The volume is real, but not deep enough to make me comfortable with blind chase buys. Across Upbit, Binance, and Bybit alone, 24-hour turnover came in around $22.2 million combined. Broader market data snapshots pushed total 24-hour turnover closer to $47.3 million. That’s enough to validate the move as a real market event, not some ghost print. But don’t miss the deeper point: if a token can move this far on that amount of notional, liquidity is still relatively thin. Thin liquidity is great on the way up and brutal on the way down.
Tokenomics are where the real trap sits. The official economic model says team and advisor allocation is 20% with a 1-year cliff followed by 48-month linear vesting. Investor allocation is 11.25% with a 1-year cliff followed by 24-month linear vesting. Liquidity at 2% and the ecological fund at 15% were fully unlocked at TGE. Airdrop and early mining got 8%, with 5% unlocked at TGE and the remaining 3% released in the following month. Most importantly, node staking is 43.75% of supply and starts linear release one month after TGE. The source is the official economic model page.
What does that mean in plain English? Near term, the most visible overhang is not necessarily one giant cliff tomorrow. It’s the fact that emissions exist and tradable supply can keep expanding over time. Medium term, the bigger watchpoint is the first major cliff window for team and investor allocations.
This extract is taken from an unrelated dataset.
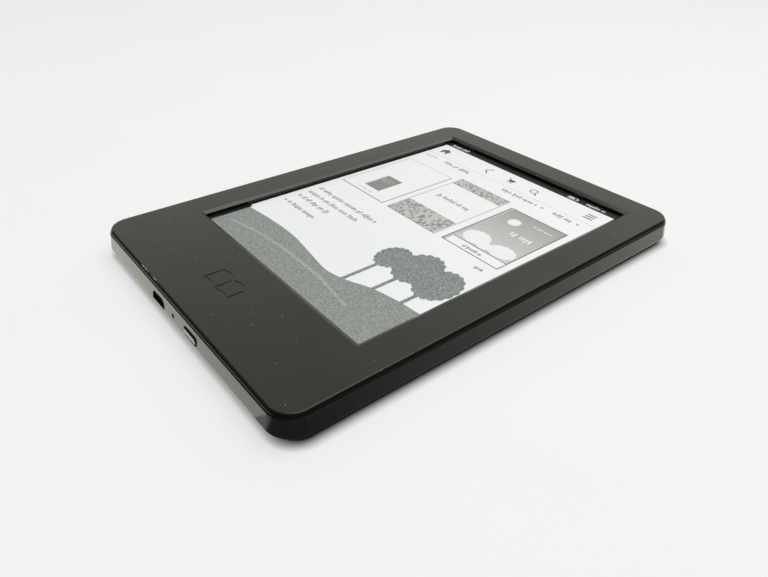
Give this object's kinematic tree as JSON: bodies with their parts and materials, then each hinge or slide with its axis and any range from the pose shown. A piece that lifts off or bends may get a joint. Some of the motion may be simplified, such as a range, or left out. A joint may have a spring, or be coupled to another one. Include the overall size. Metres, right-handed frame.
{
  "type": "e-reader",
  "caption": "Slim hand-held e-paper reader: dark front bezel round a recessed screen, tray-like rear cover, socket and push button in its bottom edge.",
  "frame": {"origin": "middle of the outline, on the surface that the flat back rests on", "axes": "+X to the right of the page, +Y to its top, +Z out of the screen"},
  "size_m": [0.119, 0.169, 0.0102],
  "materials": {
    "cover_plastic": "satin black moulded plastic that mirrors softly",
    "bezel_plastic": "fine-grained satin charcoal",
    "chassis_metal": "plain stamped sheet",
    "panel_glass": "ground-edge sheet glass",
    "front_film": "paper-white anti-glare film over a grey-scale picture",
    "dark_optic": "infrared-clear, visibly black",
    "circuit_board": "green solder mask",
    "chip_plastic": "moulded package",
    "connector_plastic": "ivory nylon",
    "flex_film": "amber polyimide",
    "adhesive": "black foam tape",
    "plated_metal": "tin-plated sheet",
    "pouch_foil": "laminated pouch foil",
    "cable_jacket": "thin flexible jacket",
    "clear_optic": "clear moulded lens",
    "screw_steel": "dark zinc"
  },
  "bodies": {
    "root": {"rear_cover": "cover_plastic", "front_bezel": "bezel_plastic", "chassis": "chassis_metal", "display_panel": "panel_glass", "display_front_film": "front_film", "ir_light_guide": "dark_optic", "ir_emitters_left": "dark_optic", "ir_emitters_bottom": "dark_optic", "ir_sensors_right": "dark_optic", "ir_sensors_top": "dark_optic", "ir_touch_board": "circuit_board", "main_board": "circuit_board", "battery_protection_board": "circuit_board", "display_driver_chip": "chip_plastic", "processor": "chip_plastic", "memory_chip": "chip_plastic", "storage_chip": "chip_plastic", "power_chip": "chip_plastic", "display_power_chip": "chip_plastic", "inductor_1": "chip_plastic", "inductor_2": "chip_plastic", "usb_tongue": "chip_plastic", "display_connector": "connector_plastic", "touch_connector": "connector_plastic", "battery_plug": "connector_plastic", "battery_socket": "connector_plastic", "display_flex": "flex_film", "touch_flex": "flex_film", "display_tape_left": "adhesive", "display_tape_right": "adhesive", "battery_adhesive": "adhesive", "processor_shield": "plated_metal", "wifi_module": "plated_metal", "crystal": "plated_metal", "antenna": "plated_metal", "usb_shell": "plated_metal", "switch_housing": "plated_metal", "battery_cell": "pouch_foil", "battery_lead": "cable_jacket", "antenna_cable": "cable_jacket", "status_led": "clear_optic", "light_pipe": "clear_optic", "board_screw_1": "screw_steel", "board_screw_2": "screw_steel", "board_screw_3": "screw_steel", "board_screw_4": "screw_steel", "board_screw_5": "screw_steel", "board_screw_6": "screw_steel", "frame_screw_1": "screw_steel", "frame_screw_2": "screw_steel", "frame_screw_3": "screw_steel", "frame_screw_4": "screw_steel", "frame_screw_5": "screw_steel", "frame_screw_6": "screw_steel", "frame_screw_7": "screw_steel", "frame_screw_8": "screw_steel"},
    "button": {"power_button": "cover_plastic"},
    "plunger": {"switch_plunger": "chip_plastic"}
  },
  "joints": [
    {"name": "power_button_push", "type": "slide", "parent": "root", "child": "button", "axis": [0, 1, 0], "range_m": [0, 0.0003], "stiffness_N_per_m": 1500},
    {"name": "switch_plunger_push", "type": "slide", "parent": "root", "child": "plunger", "axis": [0, 1, 0], "range_m": [0, 0.0003]}
  ],
  "couplings": [
    {"joint": "switch_plunger_push", "follows": "power_button_push", "ratio": 1}
  ]
}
Public liquid trading data on Binance begins on October 17, 2025. If that lines up closely with practical TGE timing, then the first meaningful 1-year cliff window likely lands around October 17, 2026. That date is an inference from public trading history, not a project-confirmed unlock timestamp.
Also worth noting: third-party unlock trackers for ZBT are not perfectly clean. For example, the CryptoRank vesting page showed figures that did not fully line up with the official 1 billion max supply framework when I checked, so I would not trade this token off a single external unlock dashboard. Bottom line: the biggest near-term risk is overheated momentum plus concentrated supply. The bigger medium-term risk is the 2026 cliff window. If you’re buying here, you need to know which risk you’re actually getting paid for.
4. 🎯 Bitcoin Kevin’s Realistic Take-Profit Targets (TP1, TP2)
Here’s the part traders actually care about. For this setup, I’m using a 4-hour execution timeframe with daily resistance confirmation. The first realistic take-profit zone sits around $0.101 to $0.103. That area lines up with prior daily resistance and a psychological breakout shelf. If you’re already long from lower levels, this is where I’d be very comfortable paying myself on at least 30% to 40% of the position. No hero trade needed. TP1 is supposed to be realistic, not romantic.
TP2 is the extension target, not the entitlement target. Using the recent swing from roughly $0.0661 to $0.0836, the 2.0 extension maps near $0.101 and the 2.618 extension lands near $0.112. So my stretch zone is $0.111 to $0.112. But let’s be clear: I only respect that target if ZBT can close the daily candle above the first resistance shelf. If price can’t hold above $0.101 on a daily basis, TP2 is just a nice number on a chart, not a high-probability outcome.
For new entries, I’d rather see confirmation than guesswork. If price pushes through the first resistance zone and then successfully retests it as support, that’s a much cleaner chase continuation setup than buying into a fully extended candle with 4H RSI already over 80. If you miss the first leg, that’s fine. The market is not paying you to prove you’re brave. It’s paying you to wait for better asymmetry.

5. Defense Zones and Stop-Loss Levels
Now for the level most people ignore until it’s too late: invalidation. The first defense zone is around $0.0845. That’s the level I’d watch on a 4-hour closing basis to judge whether this breakout is still healthy or starting to fail. If ZBT loses that area cleanly, the tone shifts from “strong continuation candidate” to “failed breakout with trapped late longs.” Once that happens, the trade stops being about upside dreams and becomes a capital preservation exercise.
The harder stop sits near $0.077. That’s a meaningful prior support zone on the recent 4H structure. If the market starts closing below that region, especially on a daily basis, then the breakout thesis is in serious trouble and a deeper rotation back into the broader $0.066 to $0.071 demand band becomes a very live scenario. That’s why I would not average down aggressively in a token with this kind of holder concentration and emission profile.
My one-line conclusion is simple. ZBT is the strongest cross-exchange altcoin runner today, but that does not automatically make it a good chase. If you’re already in, TP1 at $0.101-$0.103 makes sense, and TP2 at $0.111-$0.112 is the extension case if daily price acceptance shows up. If you’re not in yet, the cleaner move is to wait for confirmation or a retest, not to donate liquidity into an overheated candle. Smart money is moving, sure, but smart money also knows when to stop pressing.
Key Q&A / FAQ
Should I buy ZBT right now?
Not blindly. With 4H RSI around 81.4, this is already an overheated tape. A cleaner setup would be a breakout hold above resistance or a deeper retest into support, not an emotional buy into extension.
What is the biggest unlock date to watch?
Based on official vesting rules and public liquid trading beginning on October 17, 2025, the first major 1-year cliff window likely falls around October 17, 2026. That date is an inference from trading history, not a confirmed project unlock announcement.
Is this a real catalyst pump or just a squeeze?
The project story is real, but I could not verify a same-day official announcement that fully explains the move. That makes today’s action look more like a narrative-backed low-float squeeze than a pure headline repricing.